While it didn’t seem like it at the time, he caught a break when, after about seven months, his job was eliminated. At his mom’s entreaty, Ames packed up his car and drove 15 straight hours to Richmond … where he slept on her couch, depressed, for three months, working as an Uber driver, a food delivery person and in two retail jobs.
She finally pulled him aside and said, “‘OK, what's your plan? What are you doing here? You can't just sit here and be sad. You got to figure something out,’” Ames recalled. “So I realized that if I wanted to live the sort of life that I really saw for myself, I needed to go back to school. I needed to get a degree, and I needed to do something that was going to set me up just with the stability that I wanted.”
He enrolled at John Tyler Community College (now Brightpoint) to earn his associate degree and improve his GPA before attending VCU.
“I just distinctly remember going into that situation and being super-afraid of failure and that I was going to repeat my experience from when I was a teenager,” Ames said.

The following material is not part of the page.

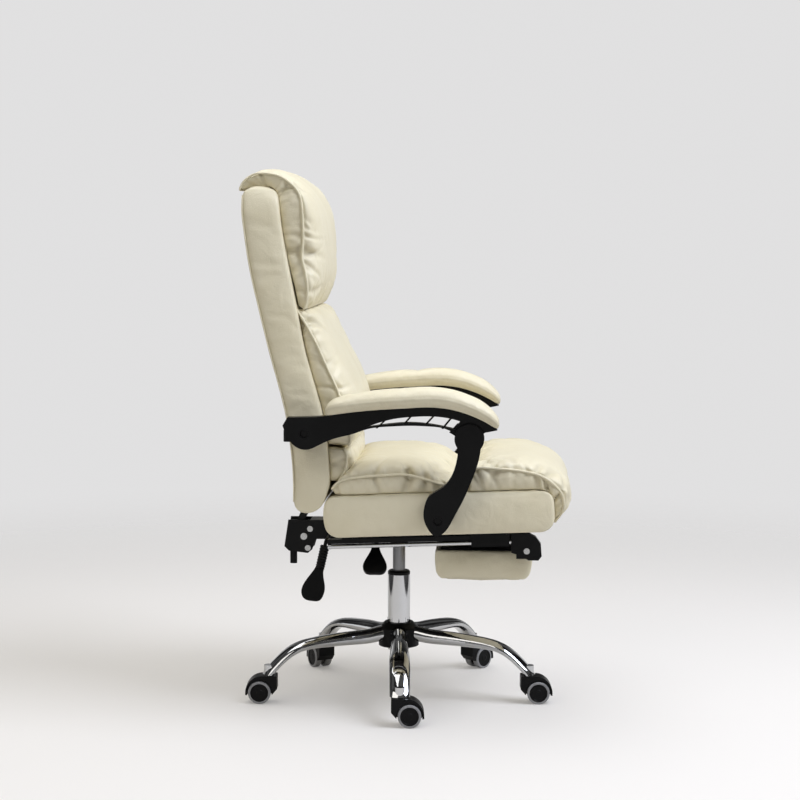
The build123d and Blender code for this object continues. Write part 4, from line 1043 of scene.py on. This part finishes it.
    def end_patches(self, draft: Draft, face: Patch, back: Patch) -> list[Patch]:
        """The patches from the face's end seams to the back.

        Args:
            draft: The cushion's draft.
            face: The face's patch.
            back: The back surface's patch.

        Returns:
            The first end's patch and the last one's.
        """
        patches, tau = [], draft.tau
        for i, last in ((0, False), (-1, True)):
            off, wrap = self.end_curve(draft, last)
            reach = wrap + (1 - wrap) * (1 - np.abs(draft.share) ** 10)
            side = (face.side[i][:, None] + (back.side[i] - face.side[i])[:, None]
                    * tau[None, :, None] + reach[:, None, None] * off[None])
            start = face.across[i][:, None]
            across = start + (back.across[i][:, None] - start) * tau[None]
            patches.append(Patch(side, across, along_end=start + OTHER_SIDE * last,
                                 away_end=tau[None] * draft.deep[i]))
        return patches

    def sew(self, patches: Sequence[Patch]) -> tuple[np.ndarray, np.ndarray, dict]:
        """Joins patches to one skin where their points meet.

        Args:
            patches: The patches. Where they meet, the first one's measures hold.

        Returns:
            Points in metres, quads, and the measures of the points.
        """
        loose = np.concatenate([self.view.to_chair(p.side, p.across + self.middle).reshape(-1, 3)
                                for p in patches])
        starts = np.cumsum([0] + [p.across.size for p in patches])
        faces = np.concatenate([grid_faces(*p.across.shape) + start
                                for p, start in zip(patches, starts)])
        cells = np.round((loose + JOIN_SHIFT) / JOIN).astype(np.int64)
        _, first, joined = np.unique(cells, axis=0, return_index=True, return_inverse=True)
        order = np.argsort(first)
        place = np.argsort(order)[joined.ravel()]
        measures = {key: np.concatenate([np.broadcast_to(getattr(p, key), p.across.shape).ravel()
                                         for p in patches]) for key in MEASURES}
        held = np.zeros(len(first))
        np.maximum.at(held, place, measures["held"])
        kept = first[order]
        return loose[kept], place[faces], {k: v[kept] for k, v in measures.items()} | {
            "held": held}

    def cord_line(self, face: Patch) -> np.ndarray:
        """The line that the piping follows: the face's edge, without its uncorded ends.

        Args:
            face: The face's patch.

        Returns:
            Points in metres; a whole ring doesn't repeat its first one.
        """
        edge = self.view.to_chair(face.side, face.across + self.middle)
        runs = (edge[:, -1], edge[-1, ::-1], edge[::-1, 0], edge[0])
        order = {(True, True): (0, 1, 2, 3), (True, False): (2, 3, 0),
                 (False, True): (0, 1, 2)}[self.corded_ends]
        line = np.concatenate([runs[i] for i in order])
        line = line[np.append(True, np.linalg.norm(np.diff(line, axis=0), axis=1) > JOIN)]
        return line[:-1] if all(self.corded_ends) else line

    def cut(self) -> None:
        """Cuts and sews the skin, ready to be stuffed."""
        draft = self.draft()
        face = self.face_patch(draft, self.start_share)
        back = self.back_patch(draft)
        patches = (face, *self.side_patches(draft), *self.end_patches(draft, face, back), back)
        self.piece = mesh_piece(self.name, *self.sew(patches))
        self.cord = self.cord_line(face)

    def stuff(self) -> None:
        """Hangs a cloth simulation on the skin: pressure inside, seams and back held."""
        held = measure_array(self.piece.data, "held")
        sewn = self.piece.vertex_groups.new(name="sewn")
        sewn.add(np.flatnonzero(held > 0.5).tolist(), 1.0, "REPLACE")
        cloth = self.piece.modifiers.new("stuffing", "CLOTH")
        for key, value in {
                "quality": 5, "mass": 0.2, "tension_stiffness": 12.0,
                "compression_stiffness": 12.0, "shear_stiffness": 4.0, "bending_stiffness": 0.4,
                "vertex_group_mass": "sewn", "pin_stiffness": 1.0, "shrink_min": -self.slack,
                "use_pressure": True, "uniform_pressure_force": self.pressure}.items():
            setattr(cloth.settings, key, value)
        cloth.settings.effector_weights.gravity = 0.0
        cloth.collision_settings.use_collision = False
        cloth.collision_settings.use_self_collision = False
        cloth.point_cache.frame_start, cloth.point_cache.frame_end = 1, STUFFING_FRAMES

    def settle(self) -> None:
        """Takes the stuffed shape over, with each point's travel and room limited."""
        rest = vertex_array(self.piece.data)
        shown = self.piece.evaluated_get(bpy.context.evaluated_depsgraph_get())
        stuffed = vertex_array(shown.to_mesh())
        shown.to_mesh_clear()
        self.piece.modifiers.clear()
        self.piece.vertex_groups.clear()
        step = stuffed - rest
        far = np.linalg.norm(step, axis=1, keepdims=True)
        limit, still = self.travel * MM, 1e-9
        step *= np.where(far > still, np.tanh(far / limit) * limit / np.maximum(far, still), 1.0)
        set_vertices(self.piece.data, self.in_room(rest + step))

    def in_room(self, points: np.ndarray, margin: float = 0.0) -> np.ndarray:
        """Holds points inside the cushion's room in its side view.

        Args:
            points: Points in metres, one row each.
            margin: How far they stay from the room's edges.

        Returns:
            The points, moved where they had to be.
        """
        side, across = self.view.to_side(points)
        lo, hi = np.array(self.room[:2]) + margin, np.array(self.room[2:]) - margin
        return self.view.to_chair(np.clip(side, lo, hi), across)

    def refine(self) -> None:
        """Divides every quad once, smoothly."""
        self.piece.modifiers.new("smooth", "SUBSURF").levels = 1
        graph = bpy.context.evaluated_depsgraph_get()
        fine = bpy.data.meshes.new_from_object(self.piece.evaluated_get(graph),
                                               preserve_all_data_layers=True, depsgraph=graph)
        self.piece.modifiers.clear()
        coarse, self.piece.data = self.piece.data, fine
        bpy.data.meshes.remove(coarse)
        fine.name = self.name

    def crease(self) -> None:
        """Presses puckers, seam grooves and long folds in, and shades what lies deep."""
        mesh, folds = self.piece.data, self.folds
        rng = np.random.default_rng(self.seed)
        got = {key: measure_array(mesh, key) for key in MEASURES}
        depth = np.zeros(len(mesh.vertices))
        for along, away, tucks in (("along", "away", folds.tucks), ("along_end", "away_end", ())):
            near = np.flatnonzero(got[away] < 4 * folds.length)
            a, r = got[along][near], got[away][near]
            depth[near] -= folds.puckers(a, r, rng, tucks)
            depth[near] -= folds.groove * np.exp(
                -((r - folds.groove_place) / folds.groove_width) ** 2)
        on = got["on_face"] > 0.5
        depth[on] -= folds.long_folds(got["p"][on], got["q"][on], rng)
        moved = vertex_array(mesh) + normal_array(mesh) * (depth * MM)[:, None]
        set_vertices(mesh, self.in_room(moved))
        for key in MEASURES:
            mesh.attributes.remove(mesh.attributes[key])
        # painted shade, with some dust beside the seams: the hide is marked darker near its seams
        # and where folds press deep
        beside = np.exp(-np.minimum(got["away"], got["away_end"]) / folds.shade_reach)
        sunk = ease((-depth - folds.shade_from) / (folds.shade_full - folds.shade_from))
        set_measure(mesh, "seam", np.maximum(beside, sunk))

    def pipe(self) -> bpy.types.Object:
        """Sews the piping round the face: a thin cord along the face's edge.

        Returns:
            The piping as a piece of its own.
        """
        rng = np.random.default_rng(self.seed + PIPING_SEED)
        path, ring = self.cord, all(self.corded_ends)
        for step in range(4):
            if step == 2:      # twice as many points
                closed = np.vstack([path, path[:1]]) if ring else path
                fine = np.arange(0, len(closed) - 1, 0.5)
                path = np.stack([np.interp(fine, np.arange(len(closed)), closed[:, i])
                                 for i in range(3)], 1)
            smooth = soften(path)
            if not ring:
                smooth[[0, -1]] = path[[0, -1]]
            path = smooth
        outward = unit(path - vertex_array(self.piece.data).mean(0))
        wave = rng.normal(0, 1, len(path))
        for _ in range(6):
            wave = soften(wave)
        lift = (0.35 * self.piping + 0.5 * wave) * MM      # it stands off the seam and wanders
        radius = np.full(len(path), self.piping * MM) * (1 + 0.05 * wave)
        return tube(self.name + "_piping",
                    self.in_room(path + outward * lift[:, None], self.piping), outward, radius,
                    sides=8, closed=ring)

    def finish(self, palette: Palette) -> None:
        """Refines, creases and dresses the cushion, and puts it on its body.

        Args:
            palette: The chair's finishes.
        """
        self.refine()
        self.crease()
        pieces = [self.piece] + ([self.pipe()] if self.piping else [])
        for piece in pieces:
            piece.data.materials.clear()
            piece.data.materials.append(palette.materials["cream_leather"])
            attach(piece, self.body)
        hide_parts(self.node)
        LOG.info("%s: %d faces on %s", self.name, len(self.piece.data.polygons), self.body)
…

But that didn’t happen. “Obviously I had much more capacity to do well in this situation. I mean, I think I made A's in every single class the entire time I was there, the dean’s list. And it was just like this incredibly validating experience.”
This time around, Ames knew what he wanted: stability. He wanted to have a job upon or even before graduating. The best route was with an internship — the “pipeline to a job,” he said.
When he initially left New York at 27, he understood that that chapter of his life was over. He knew he would never go back. But that changed when Ames, now 32, made it to the final round of interviews with Bank of America’s Global Technology Analyst intern program.
“My mind was really that I would either be staying in Richmond or maybe I'd go up to D.C. or something,” he said. “I just wasn't thinking about New York at all.”
But when offered an internship in the city that had once been his home, it actually felt right. “It just sort of felt meant to be. And so I just went for it,” Ames said. “And it actually wound up being an incredible experience.”
As it turns out, his previous experiences that led him here were not wasted time. Ames stressed to his interviewers that he did not want to sit at a computer all day. He didn’t want the time he worked in retail and hospitality learning how to deal with people to be in vain.
“I need a job that’s going to marry the skills that I picked up all that time doing these other things,” Ames said. “I felt like my manager just really, really listened to that [by placing] me on the trading floor of 1 Bryant Park … where all the action is” in the Bank of America Tower.
“I was even concerned going back to New York that it was going to feel weird or I felt out of place,” he said. But it was like he had never left. "It was almost like I had just been there the whole time. And I mean, it was just a completely seamless experience. And it really just solidified that I was on the right path.
“And, you know, when the internship ended, they offered me a job,” Ames said “I had such a great experience at the internship, I didn't even really hesitate. Because I just knew it was exactly what I wanted to do.”